The NBA's Slippery Sterling Slope: Haters Target Christian Owner

Loquacious Dallas Mavericks owner Mark Cuban, perhaps having visions of Robespierre on the guillotine, started the week warning of a “very slippery slope” should the NBA take Donald Sterling’s Los Angeles Clippers away from him.

By midweek, following the NBA ban on the racist owner, emboldened politicians and pundits wondered aloud what other franchises they might expropriate and what other owners should publicly grovel before them. America does not sit precariously atop the slope. It’s already whizzing down the hill.

That’s the thing about slippery slopes. They’re slippery. The ride happens fast, and the passengers, excited at the top, eventually find themselves at the bottom. Ascending the pit for the high ground doesn’t come easy.

Sports writer Charles Pierce wondered on PBS “what does [NBA Commissioner] Adam Silver now do, for example, with the DeVos family in Orlando, which funds anti-gay candidates and anti-gay issue ads all over the country, as well as owning the Orlando Magic? Does he talk to them? This is an entirely new world, and if we’re going to step into it, let’s step all the way into it.”

It’s surely a new world—a Brave New World, and 1984 and Fahrenheit 451, too.

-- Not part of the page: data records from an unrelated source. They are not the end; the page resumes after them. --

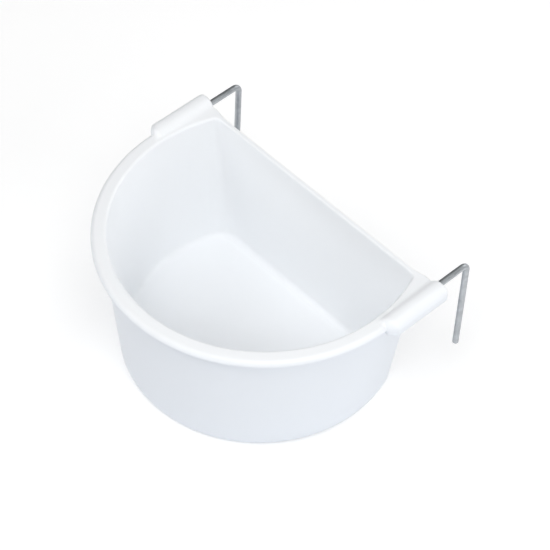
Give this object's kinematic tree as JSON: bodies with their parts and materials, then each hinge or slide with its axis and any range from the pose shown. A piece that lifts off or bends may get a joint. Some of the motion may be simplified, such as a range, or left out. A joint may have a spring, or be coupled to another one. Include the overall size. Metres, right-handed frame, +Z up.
{
  "type": "hook-on bird drinker",
  "caption": "Half-round white plastic cup with a flat back, a broad rim and a wire hook in a socket at each end, for hanging on cage bars.",
  "frame": {"origin": "on the flat underside of the base, under the centre of the cup's arc", "axes": "+Z up out of the cup's mouth, +Y out of the flat back towards the cage, +X along the back towards the right hook"},
  "size_m": [0.1104, 0.0879, 0.0509],
  "materials": {
    "cup": "smooth injection-moulded, semi-gloss white",
    "hook": "drawn galvanised wire, dull metallic grey"
  },
  "bodies": {
    "cup": {"cup": "cup"},
    "left_hook": {"left_hook": "hook"},
    "right_hook": {"right_hook": "hook"}
  },
  "joints": [
    {"name": "left_hook_swivel", "type": "hinge", "parent": "cup", "child": "left_hook", "pos_m": [-0.0506, 0.0125, 0.0482], "axis": [0, 1, 0], "continuous": true},
    {"name": "right_hook_swivel", "type": "hinge", "parent": "cup", "child": "right_hook", "pos_m": [0.0506, 0.0125, 0.0482], "axis": [0, 1, 0], "continuous": true}
  ]
}
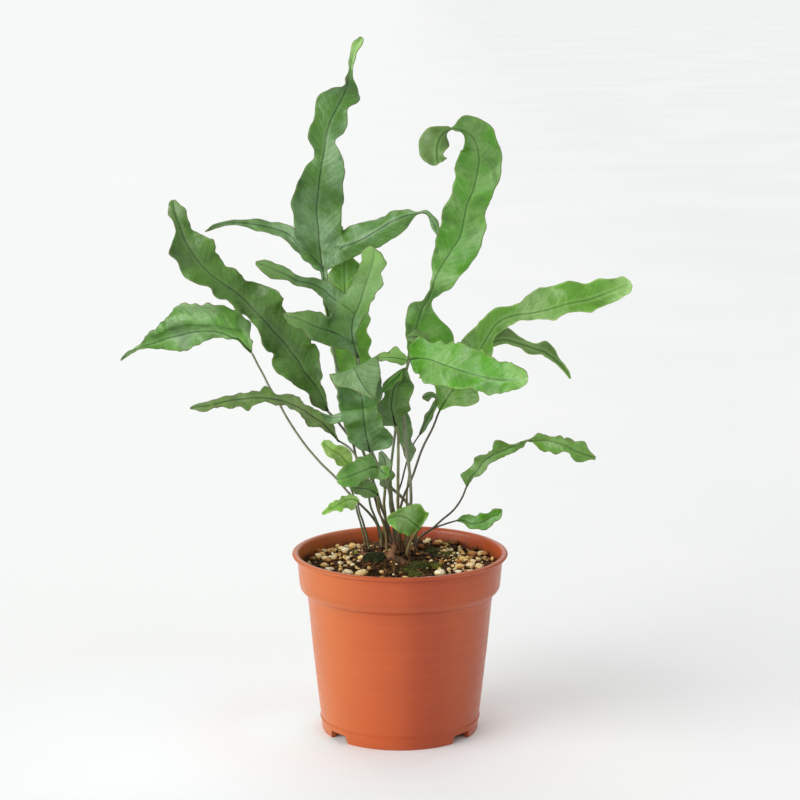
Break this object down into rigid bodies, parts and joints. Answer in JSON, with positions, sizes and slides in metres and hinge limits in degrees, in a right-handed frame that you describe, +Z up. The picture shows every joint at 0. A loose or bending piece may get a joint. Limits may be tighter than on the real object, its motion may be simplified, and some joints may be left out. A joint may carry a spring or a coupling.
{
  "type": "potted fern",
  "caption": "Young strap fern with waved and lobed fronds, growing in gritty soil in a round tapered plastic nursery pot.",
  "frame": {"origin": "middle of the pot's foot, on the surface that the pot stands on", "axes": "+Z up the plant, its longest extent; +X to the right and -Y towards someone who looks at the front"},
  "size_m": [0.2878, 0.1218, 0.3832],
  "materials": {
    "pot_plastic": "satin terracotta-coloured plastic",
    "soil": "dark damp potting soil with pale pumice grains",
    "rhizome": "dry brown bark and roots",
    "leaf_blue_green": "smooth satin leaf",
    "leaf_bright_green": "smooth satin leaf",
    "leaf_mid_green": "smooth satin leaf",
    "leaf_dark_green": "smooth satin leaf"
  },
  "bodies": {
    "root": {"pot": "pot_plastic", "soil": "soil", "rhizome": "rhizome", "frond_tall_centre": "leaf_blue_green", "frond_right_arching": "leaf_bright_green", "frond_right_far": "leaf_bright_green", "frond_right_broad": "leaf_bright_green", "frond_left_long": "leaf_blue_green", "frond_left_folded": "leaf_blue_green", "frond_left_low": "leaf_dark_green", "frond_centre_three_lobed": "leaf_blue_green", "frond_behind_centre": "leaf_mid_green", "frond_low_centre": "leaf_blue_green", "frond_centre_right": "leaf_dark_green", "frond_centre_right_narrow": "leaf_dark_green", "frond_curled_dark": "leaf_dark_green", "frond_small_left": "leaf_bright_green", "frond_front_bright": "leaf_bright_green", "frond_front_under": "leaf_mid_green", "frond_small_blue": "leaf_blue_green", "frond_small_front_left": "leaf_bright_green", "frond_front_round": "leaf_bright_green", "frond_right_twisted": "leaf_mid_green", "frond_right_low": "leaf_mid_green"}
  },
  "joints": []
}
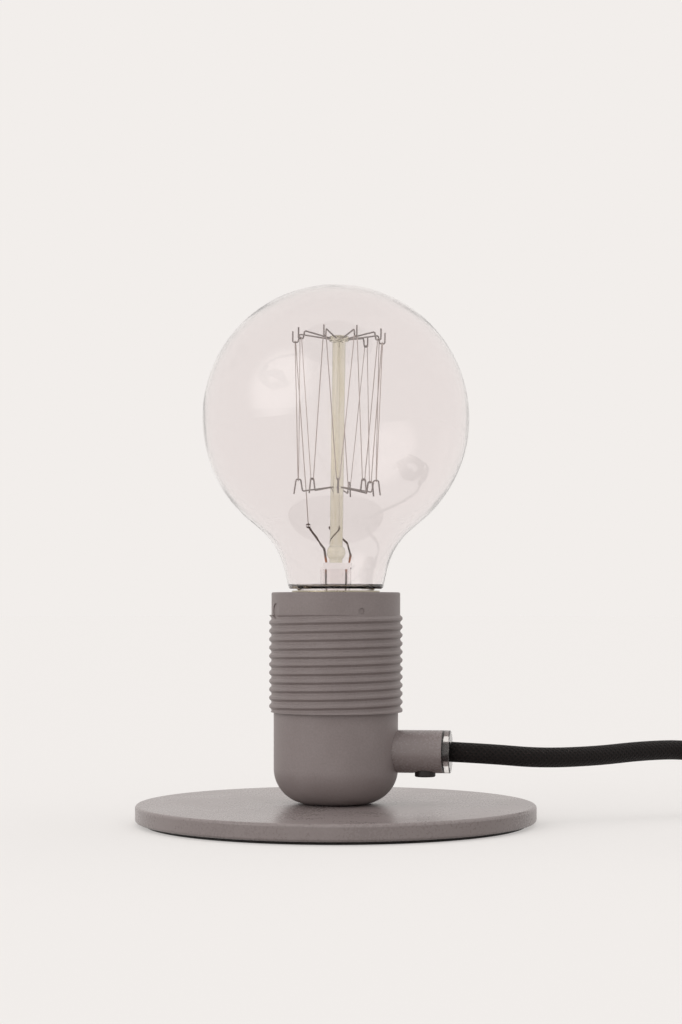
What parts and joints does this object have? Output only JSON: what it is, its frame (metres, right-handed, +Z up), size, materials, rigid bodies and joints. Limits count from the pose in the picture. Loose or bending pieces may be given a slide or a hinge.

DeVos, the co-founder of Amway, has donated to Focus on the Family, the Intercollegiate Studies Institute, the Heritage Foundation, and other traditionalist groups. He also has generously supported measures aimed at maintaining marriage as a one-man, one-woman institution, calling “respecting marriage” a “sacred issue.” This outrages SportsGrid writer Jake O’Donnell, who wonders whether holding this opinion—codified into law by the majority of states—should be grounds for disqualification in the NBA’s club of owners. “Hey, this isn’t nearly the same thing as Donald Sterling’s recorded hate-rant,” he concedes. “It is, however, food for thought when discussing the NBA as a place for everyone, vis-a-vis the opinions held by the owners.”

“While a racist in their midst deservedly gets the boot,” Craig Crawford writes at the Huffington Post, “the NBA and its players paid no attention when one of its owners gave half a million dollars to an anti-gay group, defended it and, despite a tepid boycott effort, went along his merry way without any consequence.”

Why should there be “any consequence” to holding an opinion with which Crawford, Pierce, and O’Donnell disagree? Why would making the NBA “a place for everyone” require purging it of Rich DeVos? What dystopian novel do we live in when a respected writer suggests that a sports commissioner scold an 88-year-old rags-to-riches Christian billionaire for supporting a position affirmed by 62 percent of voters in his basketball team’s state and 59 percent of the voters in his blue-state birth state?

Fascism, like the devil, masquerades as an angel of light. In the name of combating bigotry, bigots—narrow-minded people who mistake their own opinion’s for God’s—have used the ugly intolerance of Clippers owner Donald Sterling to intolerantly enforce conformity of opinion. Rather than contentment that a man wishing to impose a racial litmus test on who sits courtside beside his courtesan has been kicked out of the league, the victory fuels a strange hunger for the imposition of a political litmus test on who sits in NBA owners’ boxes. Donald Sterling and his enemies share more in common than either care to admit.

Sterling represents ugly thinking. Freedom of expression, respect for privacy, and property rights represent beautiful ideals. It’s a shame that defending the latter gets confused for promoting the former. It’s a shame that justifiable outrage over intolerant speech morphs into outrageous calls for more intolerance.

“In this country, people are allowed to be morons,” Mark Cuban observed before Game 4 of the Mavericks-Spurs series. “They’re allowed to be stupid. They’re allowed to think idiotic thoughts.”

Might confusing “are” for “were” qualify under “idiotic thoughts”? Welcome to the new world.